This book examines how safety failings during the use of any designed product or system--be it a car, a building, or a chemical plant--can be mitigated through effective understanding of the conditions and controls surrounding its use.
Drawing on historical failures and their own real-world experience, Dr Andy Painting and David England explain how corporate culture, engineering safety, personnel selection, and proper safety auditing are key ingredients to maintaining safety in all aspects of an organization's operations. This effective strategy is also crucial to linking back to the design of future products in establishing where operational failures have been identified and can therefore be "designed out" in future iterations. The book challenges silo thinking among the various safety-related disciplines and shows how this can be counter-productive to effective safety management.
Effectively Managing the Case for Safety draws on key features from engineering, design, and health and safety processes, which, when used cohesively, promote a better working environment for everyone and help to reduce wasted time, money, and effort for any organization. Safety is tracked from the initial design stage through any product's entire service life and includes evidence of how safety affects, and is affected by, all those who interact with a product, system, or project. Following their first book, An Effective Strategy for Safe Design in Engineering and Construction, which demonstrated how current construction regulations can be used as a framework to ensure that safety is embedded into the design of virtually any product from machinery to buildings, this follow up book defines what safe is, how it is initially derived, and how the operational safety of any product, during its in-use phase, can be managed and assessed. The result is not only to ensure compliance with relevant regulations but also to actively ensure the ongoing safety of all those who interact with a product or project.
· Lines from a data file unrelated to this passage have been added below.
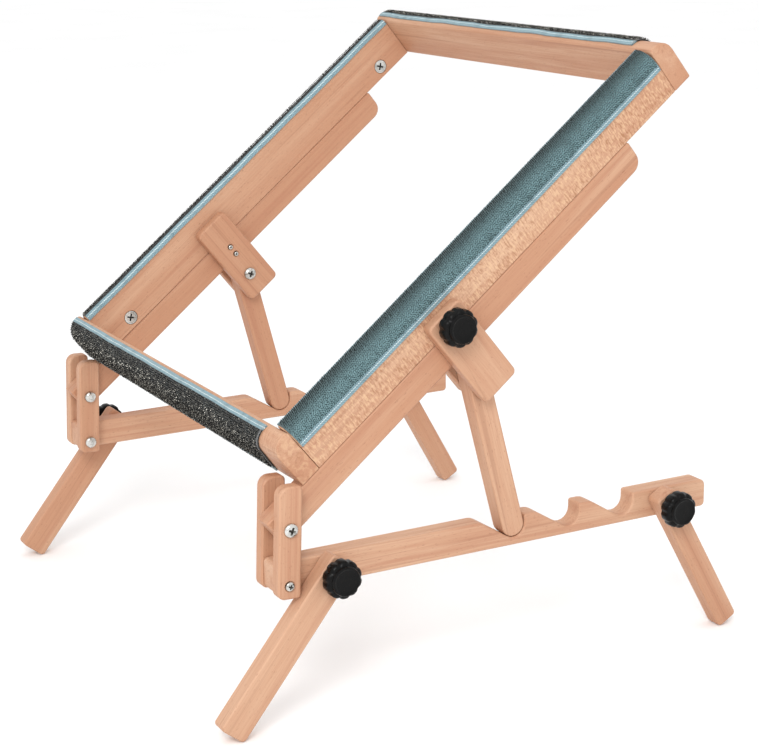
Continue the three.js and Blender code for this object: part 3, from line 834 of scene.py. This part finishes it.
def make_wires(name, strip, wrap, start, end, slant, material):
    """The wires of a strip: short bent points in staggered rows, each a three-sided prism."""
    draw = np.random.default_rng(sum(map(ord, name)) + 1)
    outermost = BORDER + 0.5 * WIRE_PITCH
    innermost = wrap.width - BORDER - 0.3 * WIRE_PITCH
    rows = np.arange(outermost, innermost, WIRE_PITCH)
    columns = np.arange(start + WIRE_PITCH, end - WIRE_PITCH, WIRE_PITCH)
    a, d = np.meshgrid(columns, rows, indexing="ij")
    a = cut_askew(a, d, start, end, wrap.width, slant)
    a = a + WIRE_PITCH * (np.arange(len(rows)) % 3)[None, :] / 3
    a = (a + draw.normal(0, 0.12 * WIRE_PITCH, a.shape)).ravel()
    d = (d + draw.normal(0, 0.1 * WIRE_PITCH, d.shape)).ravel()
    count = len(a)
    root, outward = wrap.at(d)
    sideways = np.stack([outward[:, 1], -outward[:, 0]], -1)  # towards the rail's inner edge
    top = PILE_TOP + draw.normal(0, 0.14 * MM, count)
    knee = CLOTH + LIFT_OFF + KNEE
    tip_lean = WIRE_LEAN * (top - knee) + draw.normal(0, 0.22 * MM, count)
    tip_drift = draw.normal(0, 0.2 * MM, count)
    still = np.zeros(count)
    rings = [  # height, shift towards the inner edge, drift along the rail, thickness
        (LIFT_OFF + WIRE_FOOT + still, still, still, 1.0),
        (knee + still, -0.3 * tip_lean, 0.3 * tip_drift, 1.0),
        (top, tip_lean, tip_drift, TIP_SIZE),
    ]
    vertices = np.zeros((count, len(rings) * CORNERS, 3))
    for ring, (height, shift, drift, size) in enumerate(rings):
        centre = root + outward * height[:, None] + sideways * shift[:, None]
        for corner in range(CORNERS):
            angle = 2 * math.pi * corner / CORNERS
            place = centre + sideways * (WIRE_RADIUS * size * math.cos(angle))
            moved = a + drift + WIRE_RADIUS * size * math.sin(angle)
            vertices[:, ring * CORNERS + corner] = to_world(strip, moved, place)
    sides = []
    for first in range(0, (len(rings) - 1) * CORNERS, CORNERS):
        for corner in range(CORNERS):
            here, after = first + corner, first + (corner + 1) % CORNERS
            sides.append((here, after, after + CORNERS, here + CORNERS))
    firsts = np.arange(count)[:, None, None] * len(rings) * CORNERS
    quads = (firsts + np.array(sides)[None]).reshape(-1, 4)
    caps = (firsts + np.array([[2, 1, 0], [6, 7, 8]])[None]).reshape(-1, CORNERS)
    mesh = bpy.data.meshes.new(name)
    mesh.from_pydata(vertices.reshape(-1, 3).tolist(), [], quads.tolist() + caps.tolist())
    mesh.materials.append(material)
    mesh.update()
    return link_mesh(name, mesh)


def make_strips():
    teal = strip_cloth("teal_twill", srgb(126, 158, 162), srgb(82, 112, 118), PAINTED_CLOTH_SHADE)
    slate = strip_cloth("slate_twill", srgb(52, 54, 54), srgb(28, 30, 30))
    blue = strip_cloth("blue_selvage", srgb(142, 170, 178), srgb(104, 132, 142))
    white = strip_cloth("white_piping", srgb(226, 238, 238), srgb(132, 158, 166))
    steel = wire("blued_wire", srgb(16, 20, 20), srgb(104, 116, 116))
    grey = wire("grey_wire", srgb(14, 14, 13), srgb(180, 176, 166))
    cross_wrap = Wrap(CROSS_LOW_EDGE, top_reach=CROSS_REACH)
    side_wrap = Wrap(SIDE_LOW_EDGE, inner_edge=SIDE_INNER_EDGE)
    gap = RAIL_THICKNESS + SIDE_CLEARANCE
    spans = {
        "front": (-HALF_WIDTH + BARE_CORNER, HALF_WIDTH - BARE_END),
        "rear": (-HALF_WIDTH + BARE_END, HALF_WIDTH - BARE_CORNER),
        "right": (FRONT + gap, REAR - gap),
        "left": (-REAR + gap, -FRONT - gap),
    }
    for side, strip in STRIPS.items():
        wrap = side_wrap if side in SIDES else cross_wrap
        start, end = spans[side]
        cloth, metal, finish = (
            (teal, steel, "teal_pile") if side == "right" else (slate, grey, "dark_pile")
        )
        wave, slant = WAVE.get(side, SMALL_WAVE), SLANT.get(side, 0)
        backing = make_backing(
            f"{side}_strip_backing", strip, wrap, start, end, slant, wave, [cloth, blue, white]
        )
        wires = make_wires(f"{side}_strip_wires", strip, wrap, start, end, slant, metal)
        replace_node(backing, f"{side}_gripper_strip", "gripper_frame")
        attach(wires, "gripper_frame")


# ---- the scene ----
FLOOR_REACH = 40  # half the floor's side
FLOOR_GAP = 0.5 * MM  # below the feet, so that no two surfaces coincide

CAMERA_PLACE = (1.4132, -0.5746, 0.6221)
CAMERA_RIGHT = (0.4776, 0.8785, -0.0123)
CAMERA_UP = (-0.2195, 0.1329, 0.9665)  # nearly square to it, and made so below
LENS = 88.07  # mm, on a sensor 36 mm wide
SENSOR = 36

WORLD_STRENGTH = 1.06
KEY_PLACE = (1.8, -1.2, 1.9)
KEY_TARGET = (0, 0.15, 0.2)
KEY_SIZE = 1.0
KEY_POWER = 34


def make_floor():
    mesh = bpy.data.meshes.new("floor")
    far = FLOOR_REACH
    corners = [(-far, -far, 0), (far, -far, 0), (far, far, 0), (-far, far, 0)]
    mesh.from_pydata(corners, [], [(0, 1, 2, 3)])
    mesh.materials.append(floor_paint())
    floor = link_mesh("floor", mesh)
    floor.location.z = -FLOOR_GAP


def make_camera():
    """A camera at the photograph's place: in front, to the right and a little above."""
    data = bpy.data.cameras.new("camera")
    data.lens = LENS
    data.sensor_width = SENSOR
    data.clip_end = 100
    camera = bpy.data.objects.new("camera", data)
    right = Vector(CAMERA_RIGHT)
    backward = right.cross(Vector(CAMERA_UP)).normalized()
    up = backward.cross(right).normalized()
    right = up.cross(backward)
    turn = Matrix((right, up, backward)).transposed().to_4x4()
    camera.matrix_world = Matrix.Translation(CAMERA_PLACE) @ turn
    bpy.context.scene.collection.objects.link(camera)
    bpy.context.scene.camera = camera


def make_key_light():
    """One large soft light, high on the camera's side."""
    data = bpy.data.lights.new("key", "AREA")
    data.shape = "SQUARE"
    data.size = KEY_SIZE
    data.energy = KEY_POWER
    light = bpy.data.objects.new("key", data)
    light.location = KEY_PLACE
    toward = Vector(KEY_TARGET) - Vector(KEY_PLACE)
    light.rotation_euler = toward.to_track_quat("-Z", "Y").to_euler()
    bpy.context.scene.collection.objects.link(light)


def make_studio():
    world = bpy.data.worlds.new("studio")
    world.use_nodes = True
    background = world.node_tree.nodes["Background"]
    background.inputs["Color"].default_value = (1, 1, 1, 1)
    background.inputs["Strength"].default_value = WORLD_STRENGTH
    bpy.context.scene.world = world
    make_key_light()
    bpy.context.scene.view_settings.view_transform = "Standard"


make_camera()
finish_boards()
make_hardware()
make_strips()
make_floor()
make_studio()
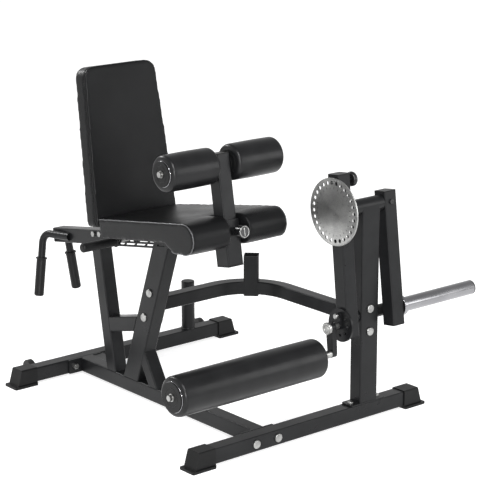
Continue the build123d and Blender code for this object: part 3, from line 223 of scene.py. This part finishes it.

About the Author: Andy Painting began his working career in the Royal Navy serving 23 years as a submariner. As a weapons engineer, his job involved tracing and rectifying faults with various components of submarines, as well as helping to design and test new and modified weapon systems. It was during one repair task, whilst hanging upside down trying to reach a valve that needed replacement, he began to wonder if the design of critical components could be improved. Endeavouring to find an answer, he took degrees in engineering and health and safety, which led to achieving a doctorate in 2015. The thesis for this doctorate was catastrophic failure in complex systems, which led to the creation of an administrative early warning system which can predict the early failure of virtually any type of engineering installation or system.
After the Navy, he became the Chief Engineer for Her Majesty's Naval Base at Portsmouth, where he was in charge of all the infrastructure supporting the Royal Navy's home dockyard. This included manoeuvring out of shipbuilding halls a component part of the Queen Elizabeth aircraft carrier. This brought the 600-year-old tradition of shipbuilding at Portsmouth to a close. In 2015, he left the dockyard to set up his own company providing engineering and health and safety advice to a range of clients including government, local authority, and military organizations. This advice is inherently based on an understanding of how to implement engineering solutions that reflect best practice with cost efficiency, balanced always with the safety of the end user in mind. He is a Fellow of the Safety and Reliability Society and a Chartered Engineer.
David England joined the civil service after leaving school, quickly learning administrative and management techniques as well as discovering a passion for the law. In the late 1980s he was involved in the supply and development of fibre optics which, at the time, was a nascent industry with very little regulation or standardization. This involved working with government bodies, scientists, and some of the largest component manufacturers in the world. For 25 years, he found himself in operational management in such industries as distribution, retail, and petrochemicals. In 1999 he found himself being asked to complete a risk assessment, without any guidance, of a facility he managed containing some 100,000 litres of petrol, and he wondered if health and safety was all it was cracked up to be.
Determined to find out, he undertook the prestigious NEBOSH Diploma in occupational health and safety and, in 2013, started a career as a consultant. This led to contracting as a CDM Coordinator working at HM Naval Base Portsmouth. Working on large, complex, and often high-value projects gave him a unique insight into the demands of the client, designer, and contractor, all of which had to be balanced against ensuring that the safety of the operatives remained paramount. Working in some extremely high-risk environments also influenced his opinion on providing practical and pragmatic safety advice. He is a Fellow of the International Institute of Risk and Safety Management. Both authors are Fellows of the Institute of Construction Management.